Still, Poon and Fuller seem to agree that their all-time favorite macabre meal from Hannibal's recipe book might be the faux ortolan she cooked up for the serial killer to serve to Graham in season two of the show. Her description of the songbird delicacy, prized by the ancient Romans and now outlawed by the European Union given the bird's endangered status and the cruel method of its preparation, is both poetic and disturbing. First, she explains, the buntings are caught and force-fed. "They used to blind them, but later, because they were so humane," she says with a drip of sarcasm, "they put something over the cage so it's dark and they eat. They feed them figs and nuts and berries until they're so fat, bloated, and gorged they can't stand. And then they take the birds, these fat old things, and they drown them in Armagnac [a type of brandy]."

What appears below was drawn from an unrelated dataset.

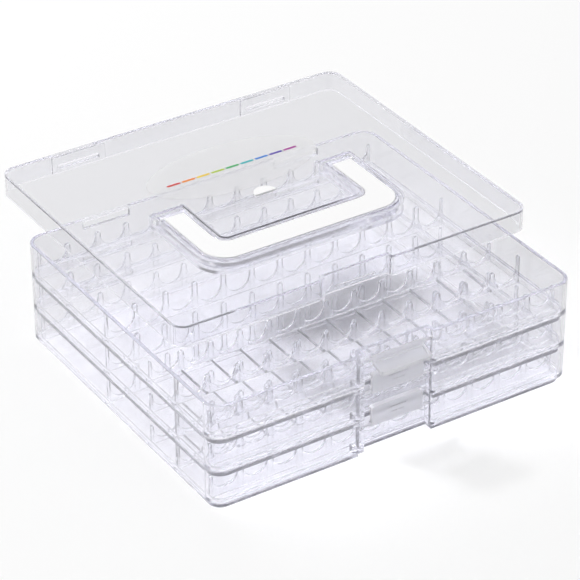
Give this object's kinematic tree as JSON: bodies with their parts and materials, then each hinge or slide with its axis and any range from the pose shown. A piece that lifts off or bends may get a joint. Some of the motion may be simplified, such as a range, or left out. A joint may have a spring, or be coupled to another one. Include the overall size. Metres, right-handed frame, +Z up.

The finished product is eaten whole. "When you bite down on them, you get the gamey taste of the bird itself, which is like squab or quail. Then you get that liver taste, kind of like foie gras, and then you get that Armagnac shot when you bite down on the lung. When you eat them — and people do still eat them, because they're fabulous, I guess — you're meant to put a napkin over your head so God won't see you," she says. "And so your dining companions don't see the bird grease drooling down your chin." Poon's much more humane version of the bird was made of marzipan and filled with nuts to emulate the crunch of bone as the actors bit into them.

A meal sketch for a Hannibal episode; photo courtesy Janice Poon

Poon's encyclopedic gourmet knowledge and the elaborate dishes she crafts on Hannibal's behalf, which she documents in grisly detail on her blog, Feeding Hannibal, are at odds with her own refreshing lack of food snobbery. She has yet to visit any of her cohort José Andrés's restaurants, a fact she admits is "deplorable," and says that with her crazed schedule, takeout sushi is a standard weeknight dinner for her.

"If I'm at someone's house, I don't want to hear how this bird came from the third flock on the left in a tiny village on the shores of whatever," Poon says. "Just shut up and eat!"